Every once in a while it is good to take on something that is clearly out of your range of ability. Good to stretch, and persevere, and hopefully at a successful end feel that clean moment of well-deserved accomplishment. It was that theory, along with my inherent desire to please people which lead me to say “yes” to a request to pack and ship a delicate and fragile piece of folk art to a buyer in British Columbia. A friend and regular customer from Victoria had built a nifty addition to his home and he spotted on my Collectivator web page a large spread winged carving of an eagle, perched on an antler no less, and decided he had the perfect spot for it above the entry door. The carver balanced the heavy wooden body on two life-sized (read small) wooden legs and did not do the standard trick of adding a separate brace to the body. These braces always detract from the piece but are almost a necessity to insure the piece will not break when moved. I loved the way the piece looked but it was always my hope that someone would come along to the shop and buy it, and I could help them carefully wrap it in a blanket, place it on the back seat of their car and wave bye bye. No such luck. It was flying to Victoria.
My initial thought was to hire a professional art packer and shipper, and pass off the responsibility of getting it there to a professional. My friend, Dennis is easy going and didn’t mind paying for services rendered. However, when the quote came back at $950, we both baulked and decided there had to be another way. I have packed many things over the years and I am pretty good at it, with only a few pieces of broken pottery clouding my record, and so after exhausting any possibility of finding someone who was driving that way and could take it, I offered that I would do my very best to pack it and get it there, with the understanding that if something went wrong and it was broken in transit, Dennis would look after getting someone local to repair it. Of course if this happened it would be a real pain to find someone with the necessary skills, and there would be no guarantee that it would ever be “as good as new”. Still, I knew that if I took my time, and didn’t scrimp on the materials, Lord willin’ and the creek don’t rise, etc. So with a gentleman’s agreement in place, it was time to pack the eagle.

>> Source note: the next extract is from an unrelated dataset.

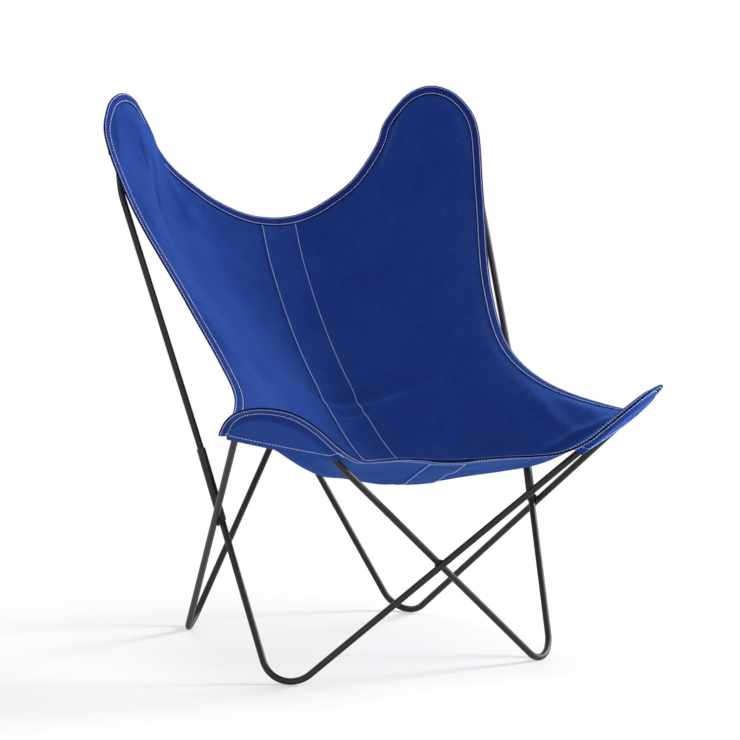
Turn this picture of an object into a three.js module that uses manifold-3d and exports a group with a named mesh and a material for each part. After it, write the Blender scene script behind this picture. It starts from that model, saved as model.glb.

One good bit of advice that I have always followed is that when you find yourself out of your element consult a professional. One advantage of an antique seller’s lifestyle is that you meet and get to know people in every profession. It happens that I have a regular customer and friend named Paul in town who is a retired engineer. I knew I was in luck when soon after he came into the shop with a buddy who is also an engineer, and moments after my introducing and requesting assistance on the project, he and his pal were measuring things up and drawing diagrams. Paul was on-board, and I had a short list of materials to buy, and a commitment for the following Saturday morning to build the box together out back of Shadfly on the porch.
We knew that the crate would need to stay in an upright position, but also that it may be tipped up or rocked about in shipping. The 42” wide wingspan could not be pressing against anything, and the whole thing would need to be fixed down to the box so it could not shift around. Then there was the weight and delicate balance of that heavy body on those tiny wooden legs.
Step one was to secure the base of the sculpture to the bottom of the box preferably without marking it up. We screwed down blocks on all sides and then screwed down a piece which went straight across the base thus locking it down. We attached 2”x4” skids so it could be lifted with a lift truck. We then built the 2”x2” frame up from the base which would hold the sides, putting the top on temporarily to keep the structure square. Next we put on three of the sides. With three sides on, we next affixed two wide, soft nylon, flat ropes. One under the belly, the other under the chin of the bird. These allowed for a slight amount of movement but also continuous support. On with the fourth side and taking the lid off we then filled it from top to bottom with Styrofoam chips and a layer of foam on top. When the top was secured, she was ready to go.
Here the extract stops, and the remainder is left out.